[Begin Stored records]

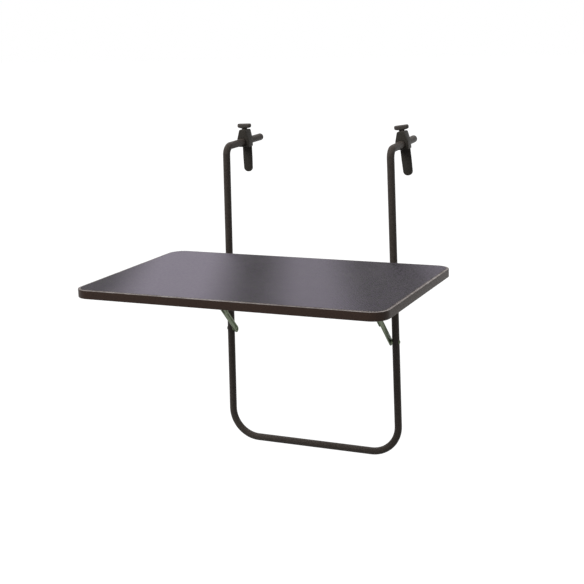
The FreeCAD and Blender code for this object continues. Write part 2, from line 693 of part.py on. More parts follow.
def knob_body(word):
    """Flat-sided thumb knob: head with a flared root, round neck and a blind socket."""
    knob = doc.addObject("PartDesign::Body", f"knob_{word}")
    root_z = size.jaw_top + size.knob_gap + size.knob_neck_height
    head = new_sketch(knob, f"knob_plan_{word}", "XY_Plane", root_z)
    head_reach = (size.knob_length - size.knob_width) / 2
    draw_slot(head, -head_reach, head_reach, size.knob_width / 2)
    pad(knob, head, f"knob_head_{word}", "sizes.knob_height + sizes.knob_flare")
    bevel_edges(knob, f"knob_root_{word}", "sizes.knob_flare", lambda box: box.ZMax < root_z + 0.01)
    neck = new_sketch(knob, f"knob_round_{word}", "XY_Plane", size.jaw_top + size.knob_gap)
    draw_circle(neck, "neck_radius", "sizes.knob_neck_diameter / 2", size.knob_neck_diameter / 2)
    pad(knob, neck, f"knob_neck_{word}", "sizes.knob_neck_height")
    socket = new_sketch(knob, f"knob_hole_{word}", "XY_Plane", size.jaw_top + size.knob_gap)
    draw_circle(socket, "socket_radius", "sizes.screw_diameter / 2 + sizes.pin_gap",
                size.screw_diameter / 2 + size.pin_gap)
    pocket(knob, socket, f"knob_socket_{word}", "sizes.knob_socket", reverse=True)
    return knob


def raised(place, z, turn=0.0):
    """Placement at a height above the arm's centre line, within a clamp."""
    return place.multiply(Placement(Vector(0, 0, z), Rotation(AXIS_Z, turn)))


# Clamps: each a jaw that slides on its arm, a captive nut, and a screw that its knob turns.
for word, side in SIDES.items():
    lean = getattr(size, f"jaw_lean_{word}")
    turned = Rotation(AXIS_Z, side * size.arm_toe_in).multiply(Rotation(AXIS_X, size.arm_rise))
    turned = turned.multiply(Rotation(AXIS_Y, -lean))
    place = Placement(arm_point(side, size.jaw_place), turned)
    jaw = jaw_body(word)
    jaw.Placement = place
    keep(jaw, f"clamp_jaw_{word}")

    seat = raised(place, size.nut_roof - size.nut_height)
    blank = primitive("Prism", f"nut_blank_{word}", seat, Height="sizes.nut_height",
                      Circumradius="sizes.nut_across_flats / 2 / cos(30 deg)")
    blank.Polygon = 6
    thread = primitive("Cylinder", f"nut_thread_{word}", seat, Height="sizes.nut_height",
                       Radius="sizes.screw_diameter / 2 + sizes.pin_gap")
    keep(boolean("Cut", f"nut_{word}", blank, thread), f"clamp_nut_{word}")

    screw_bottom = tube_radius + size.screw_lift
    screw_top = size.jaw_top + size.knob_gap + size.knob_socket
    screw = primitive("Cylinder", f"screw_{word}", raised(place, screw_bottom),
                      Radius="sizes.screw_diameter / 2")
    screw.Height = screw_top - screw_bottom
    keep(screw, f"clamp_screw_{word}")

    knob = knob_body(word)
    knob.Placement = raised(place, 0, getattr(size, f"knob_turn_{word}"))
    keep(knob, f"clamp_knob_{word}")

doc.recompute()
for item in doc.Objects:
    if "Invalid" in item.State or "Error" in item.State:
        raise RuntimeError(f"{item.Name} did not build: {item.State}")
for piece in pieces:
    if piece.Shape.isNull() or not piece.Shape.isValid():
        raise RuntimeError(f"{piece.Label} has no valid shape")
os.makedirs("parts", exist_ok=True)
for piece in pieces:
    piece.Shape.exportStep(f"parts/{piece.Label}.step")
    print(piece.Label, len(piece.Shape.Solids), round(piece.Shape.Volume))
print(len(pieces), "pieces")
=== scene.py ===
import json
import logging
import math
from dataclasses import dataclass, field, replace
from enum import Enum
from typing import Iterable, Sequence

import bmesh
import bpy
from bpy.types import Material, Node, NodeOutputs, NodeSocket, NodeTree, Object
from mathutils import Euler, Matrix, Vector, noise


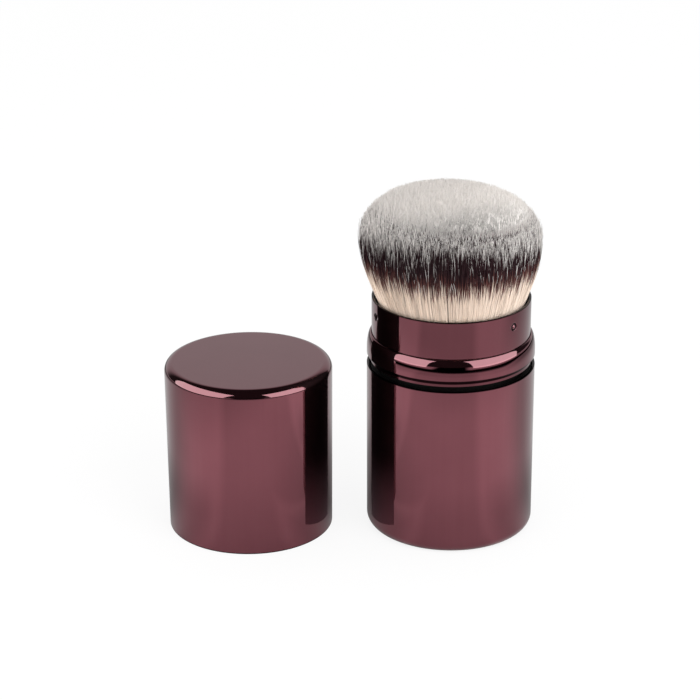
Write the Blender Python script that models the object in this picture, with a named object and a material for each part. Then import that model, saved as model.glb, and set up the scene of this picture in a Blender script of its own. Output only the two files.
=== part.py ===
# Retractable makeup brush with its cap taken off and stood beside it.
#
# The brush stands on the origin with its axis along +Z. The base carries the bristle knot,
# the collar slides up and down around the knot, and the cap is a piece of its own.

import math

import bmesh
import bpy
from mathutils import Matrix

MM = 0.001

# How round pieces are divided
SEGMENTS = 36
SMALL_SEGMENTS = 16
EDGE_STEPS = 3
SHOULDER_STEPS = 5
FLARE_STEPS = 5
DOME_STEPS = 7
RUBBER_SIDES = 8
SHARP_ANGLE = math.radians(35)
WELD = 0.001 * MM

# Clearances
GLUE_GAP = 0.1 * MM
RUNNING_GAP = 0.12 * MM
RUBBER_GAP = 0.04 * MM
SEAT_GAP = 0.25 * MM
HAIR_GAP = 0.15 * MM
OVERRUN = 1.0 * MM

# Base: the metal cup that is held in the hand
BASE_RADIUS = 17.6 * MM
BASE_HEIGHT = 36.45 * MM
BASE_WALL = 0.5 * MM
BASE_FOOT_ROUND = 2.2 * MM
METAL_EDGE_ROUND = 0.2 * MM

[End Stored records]

__Aim of the task__
Please return every line from the first one in the records above down to the line containing "z), Rotation(AXIS_Z, turn)))", including both, exactly as written and nothing more.

__Exercise response__
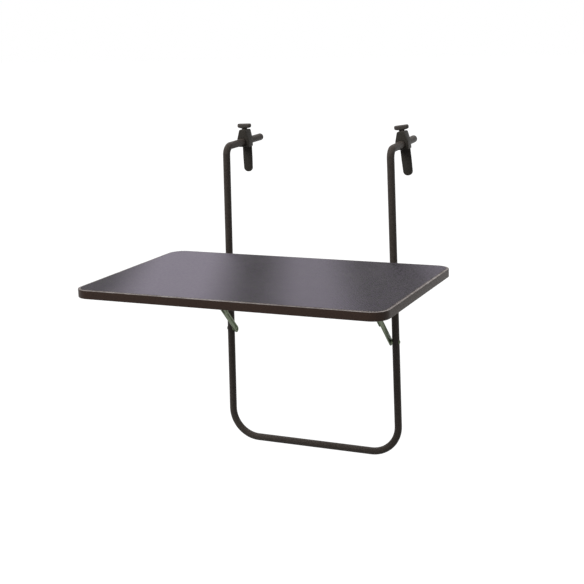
The FreeCAD and Blender code for this object continues. Write part 2, from line 693 of part.py on. More parts follow.
def knob_body(word):
    """Flat-sided thumb knob: head with a flared root, round neck and a blind socket."""
    knob = doc.addObject("PartDesign::Body", f"knob_{word}")
    root_z = size.jaw_top + size.knob_gap + size.knob_neck_height
    head = new_sketch(knob, f"knob_plan_{word}", "XY_Plane", root_z)
    head_reach = (size.knob_length - size.knob_width) / 2
    draw_slot(head, -head_reach, head_reach, size.knob_width / 2)
    pad(knob, head, f"knob_head_{word}", "sizes.knob_height + sizes.knob_flare")
    bevel_edges(knob, f"knob_root_{word}", "sizes.knob_flare", lambda box: box.ZMax < root_z + 0.01)
    neck = new_sketch(knob, f"knob_round_{word}", "XY_Plane", size.jaw_top + size.knob_gap)
    draw_circle(neck, "neck_radius", "sizes.knob_neck_diameter / 2", size.knob_neck_diameter / 2)
    pad(knob, neck, f"knob_neck_{word}", "sizes.knob_neck_height")
    socket = new_sketch(knob, f"knob_hole_{word}", "XY_Plane", size.jaw_top + size.knob_gap)
    draw_circle(socket, "socket_radius", "sizes.screw_diameter / 2 + sizes.pin_gap",
                size.screw_diameter / 2 + size.pin_gap)
    pocket(knob, socket, f"knob_socket_{word}", "sizes.knob_socket", reverse=True)
    return knob


def raised(place, z, turn=0.0):
    """Placement at a height above the arm's centre line, within a clamp."""
    return place.multiply(Placement(Vector(0, 0, z), Rotation(AXIS_Z, turn)))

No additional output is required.